Aura not only covers costs if your identity is compromised, but you’ll also get alerts when something’s fishy with your credit. This can help you take action quickly to prevent further damage.
4. Protect Deceased Loved Ones
When someone dies, the stress of making arrangements can cause tasks to slip through the cracks, but there are some things you can do to protect your loved one’s identity.
The first is to keep sensitive information out of the obituary. If you turn your loved one’s social media presence into a legacy account, scroll through and remove anything that could be used to apply for credit such as the mother’s maiden name, birthdate, and birthplace are especially valuable to synthetic identity thieves.
5. Safeguard Your Child’s Identity
Take measures to limit those who have your child’s Social Security card. Tuck the card away for safekeeping and only take it out when you absolutely need to. If you ever dispose of paperwork that has your child’s information on it, shred it first.
Social media can provide a research source for identity thieves. Avoid posting details publicly online like your child’s name, date of birth, or birthplace. If you want to share such information, lock your profile down so that only people you know in real life can see it.

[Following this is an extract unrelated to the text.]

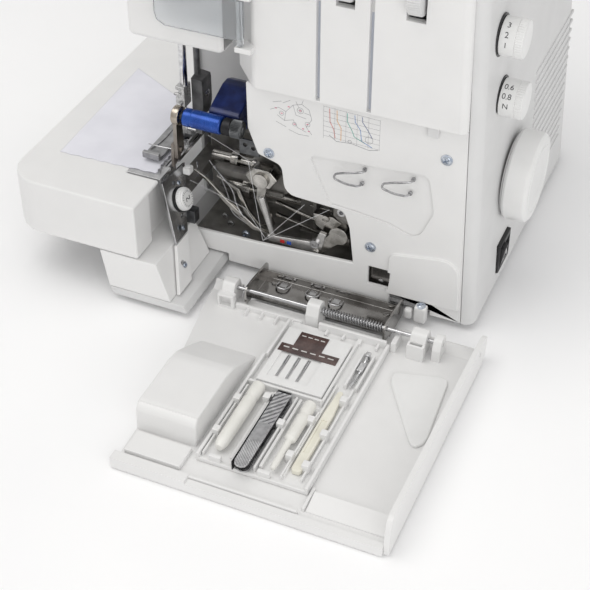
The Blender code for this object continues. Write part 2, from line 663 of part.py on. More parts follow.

What to Do If You’ve Been Victim?
So you’ve found out one or more of your credentials has been used for fraud. What next?
It’s important to take action quickly to avoid further damage. The steps below can help get you started.
1. Change Passwords
Did the identity thief gain access to one or more of your online accounts? Even if this isn’t the case, changing your password can’t hurt.
2. Contact Your Bank
If you believe your bank account might be impacted by synthetic identity fraud, get in touch with customer service as soon as possible. Gather as many details as you can. Your lender should be able to walk you through the next steps.
3. File an FTC Report
Social Security numbers often get caught up in synthetic identity fraud. If your Social Security number was stolen, you’ll want to report it as soon as possible.
The best place to file a fraud report is IdentityTheft.gov. The site is set up to walk you through the steps of reporting the fraud and starting the recovery process. This includes contacting affected companies, placing a fraud alert and requesting a copy of your credit report, alerting the FTC of the incident, and filing a police report, if applicable.
Synthetic identity theft is yet another way scammers are using personal information to commit fraud. While it might not hit individual consumers as directly as traditional identity theft, it has long-lasting repercussions on governments and businesses, as well as the people who rely on the products and services they offer. It’s important to take measures to reduce your risk to prevent identity theft from impacting you.